INVESTIGADORES
PELLIZZA GONZALEZ Leonardo Javier
congresos y reuniones científicas
Título:
Feedback from X-ray binaries in the Cosmic Dawn
Autor/es:
PELLIZZA, L.J.; BADARACCO, M.B.; CHISARI, N.E.; ESCOBAR, G.J.; PEDROSA, S.E.; BIGNONE, L.A.; CATALDI, P.A.; ARTALE, M.C.; TISSERA, P.B.
Lugar:
Buenos Aires
Reunión:
Workshop; Workshop of the Southern Astrophysics Network 2023; 2023
Resumen:
Massive stars are one of the main drivers of galaxy evolution due to theenergy and matter that they inject into their surroundings. During their lives, they release powerful winds and produce intense fields of ionizing radiation. After exhausting their fuel they explode as supernovae, injecting huge amounts of kinetic and thermal energy into the ambient medium and enriching it with metals. Although the main contributions to this feedback have been thoroughly investigated, there are some aspects still poorly explored. A fraction of these stars are born in close binary systems in which, at some evolutionary stages, accretion is the main source of energy. These systems, called X-ray binaries, emit large amounts of high-energy radiation. In some cases they display accretion-disk winds and relativistic jets that inflate large energetic bubbles around them.
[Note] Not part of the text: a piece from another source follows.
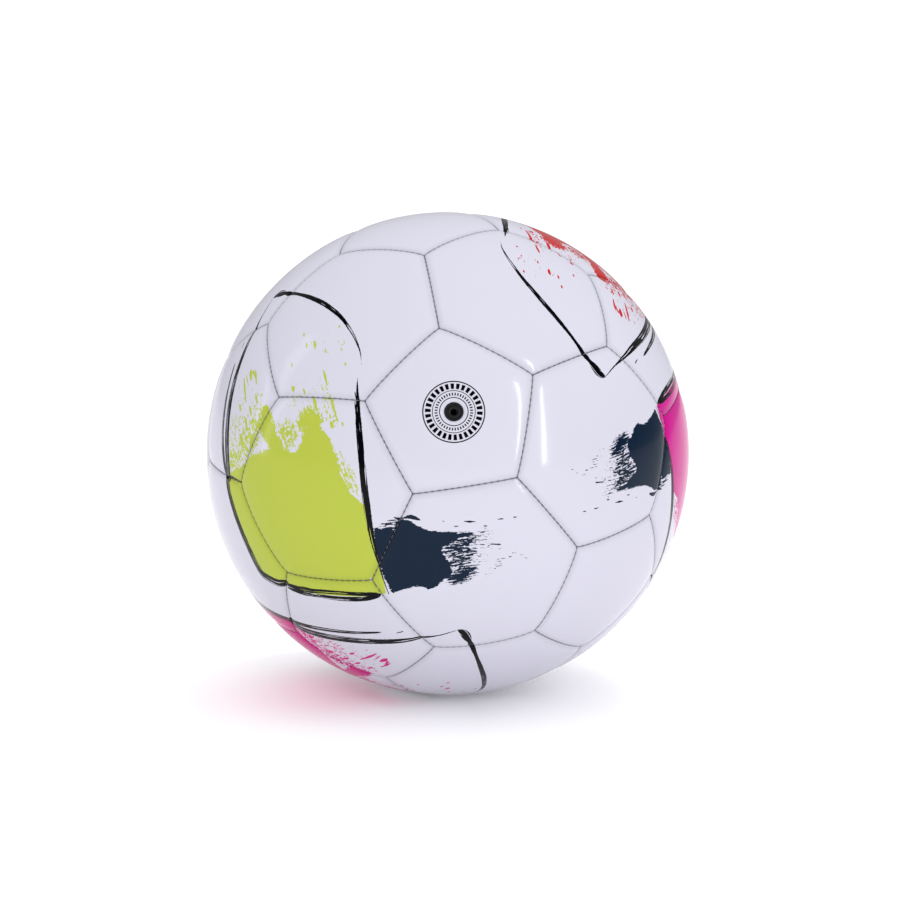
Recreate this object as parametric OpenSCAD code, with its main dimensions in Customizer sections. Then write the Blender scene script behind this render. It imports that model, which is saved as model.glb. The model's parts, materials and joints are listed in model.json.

One of the most interesting characteristics of X-ray binaries is that their populations are more numerous at low metallicities, which makes them interesting sources of feedback in the early Universe. It has been proposed that this feedback may have contributed to the regulation of the cosmic star formation rate at the Cosmic Dawn, and also to the reionization of the intergalactic medium at redshift z ~ 10. However, obtaining a quantitative estimate of this contribution has proven difficult, mainly because of the lack of knowledge about the properties of the sources at those early epochs. A step forward could be made by combining stellar population synthesis codes with cosmological simulations of galaxy formation to predict these properties, and therefore quantify the amount of feedback energy released by them. In this talk I will discuss the progress made by our group in this line, and show some preliminary results obtained.